Performance Analysis of Multiple Classifiers on KDD Cup Dataset using WEKA Tool

Background/Objectives: The objective of this work is to find the best among the ten classification algorithms considered to classify the connection records into normal or abnormal in the KDDCup20% training data set using WEKA tool. Methods/ Statistical Analysis: In this work, the experiment is carried out by the application of 10 classification algorithms on the KDDCup 20% training dataset comprising of 25192 instances through an experiment type of 10-fold cross validation. The tests were configured with Paired T Tester (corrected) and the level in the test of significance was taken as 0.05. The comparison fields Percent_correct, fmeasure, irrecall, irprecision and auc (area under roc) were taken for evaluation.
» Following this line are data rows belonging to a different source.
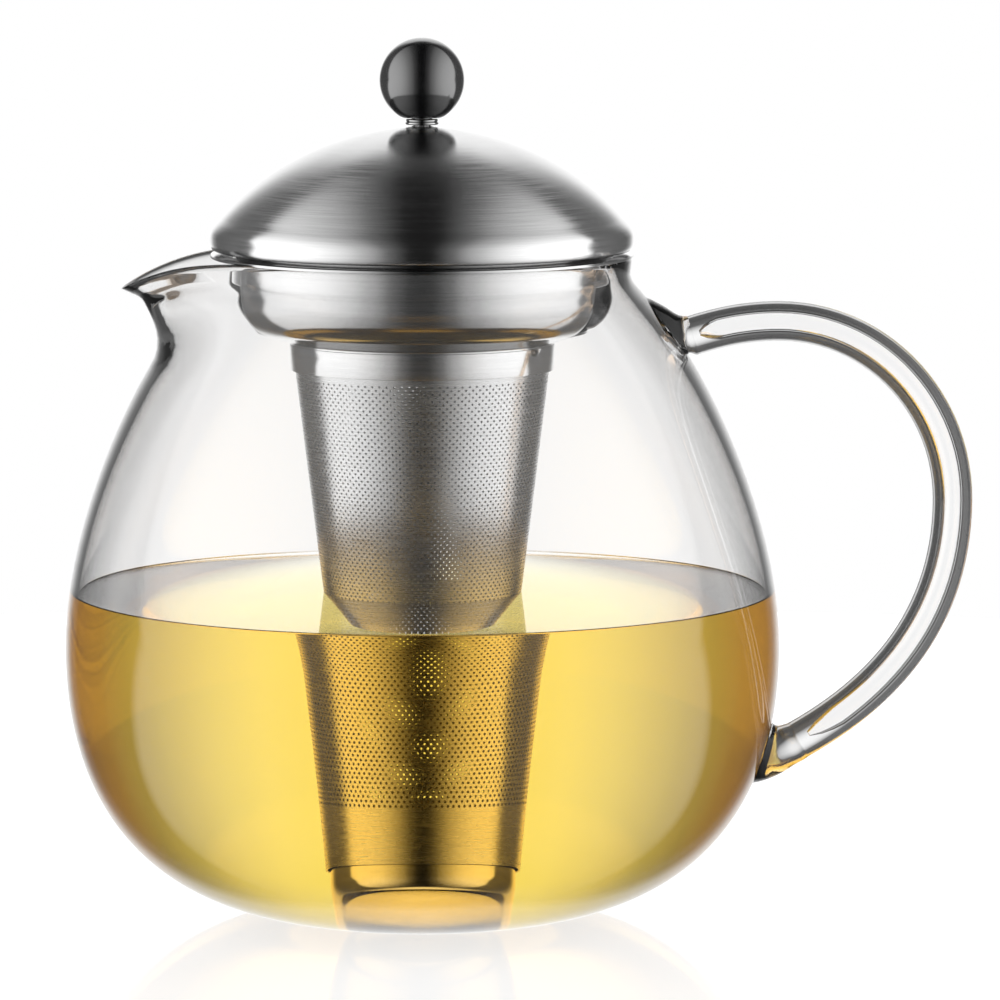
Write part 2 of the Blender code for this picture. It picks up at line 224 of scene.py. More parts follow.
def spun(outline, sides, closed):
    """A bmesh of the outline turned once round the Z axis, in metres, with its faces pointing out."""
    bm = bmesh.new()
    verts = [bm.verts.new((r * MM, 0, z * MM)) for r, z in outline]
    pairs = list(zip(verts, verts[1:]))
    if closed:
        pairs.append((verts[-1], verts[0]))
    edges = [bm.edges.new(pair) for pair in pairs]
    geom = verts + edges
    axis = (0, 0, 1)
    bmesh.ops.spin(bm, geom=geom, axis=axis, cent=(0, 0, 0), angle=math.tau, steps=sides, use_merge=True)
    bmesh.ops.remove_doubles(bm, verts=bm.verts, dist=1e-7)
    bmesh.ops.recalc_face_normals(bm, faces=bm.faces)
    return bm


def finished(name, bm, look, body, replaced, sharp=SHARP_ANGLE):
    """The bmesh as a smooth-shaded piece that rides on a body and stands for CAD nodes."""
    mesh = bpy.data.meshes.new(name)
    bm.to_mesh(mesh)
    bm.free()
    mesh.shade_smooth()
    mesh.set_sharp_from_angle(angle=math.radians(sharp))
    mesh.materials.append(look)
    piece = bpy.data.objects.new(name, mesh)
    bpy.context.scene.collection.objects.link(piece)
    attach(piece, body)
    if replaced:
        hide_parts(*replaced)
    return piece


def mesh_only(name, bm):
    """The bmesh as a helper object that a Boolean reads, and that is removed afterwards."""
    mesh = bpy.data.meshes.new(name)
    bm.to_mesh(mesh)
    bm.free()
    helper = bpy.data.objects.new(name, mesh)
    bpy.context.scene.collection.objects.link(helper)
    return helper


def combined(target, other, operation):
    """Applies a Boolean of other to target, and removes other."""
    boolean = target.modifiers.new(operation.lower(), "BOOLEAN")
    boolean.operation = operation
    boolean.object = other
    made = bpy.data.meshes.new_from_object(target.evaluated_get(bpy.context.evaluated_depsgraph_get()))
    target.modifiers.clear()
    target.data = made
    bpy.data.objects.remove(other)


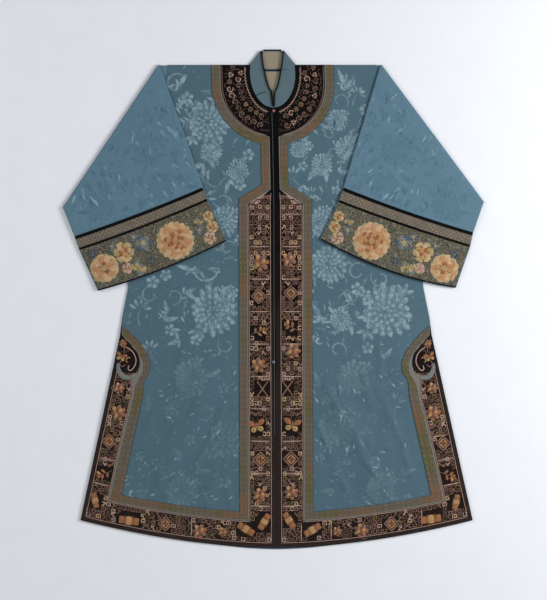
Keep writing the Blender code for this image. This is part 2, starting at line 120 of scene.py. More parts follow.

Tests were also performed for ranking and summary. Findings: As per the results obtained by the Weka Experimenter with the 10 classifiers on the KDD 20% training dataset, it has been analysed that Random forest classifier works best with the comparison fields percent_correct, fmeasure and AUC (Area under ROC). Simplecart classifier ranks next to Randomforest classifier with the comparison fields percent_correct and measure. Simplecart classifier outperforms all other classifiers with respect to the comparison field irprecision. ZeroR is found to be the worst classifier in terms of all the comparison fields other than irrecall. Thus it has been found that with the dataset that is taken for experiment, further detailed study could be restricted only with the five classifiers namely Random Forest, Simple cart, J48, Bagging and IBk. This will definitely reduce computational time and increase the efficiency of classification of the KDDCup20% data set.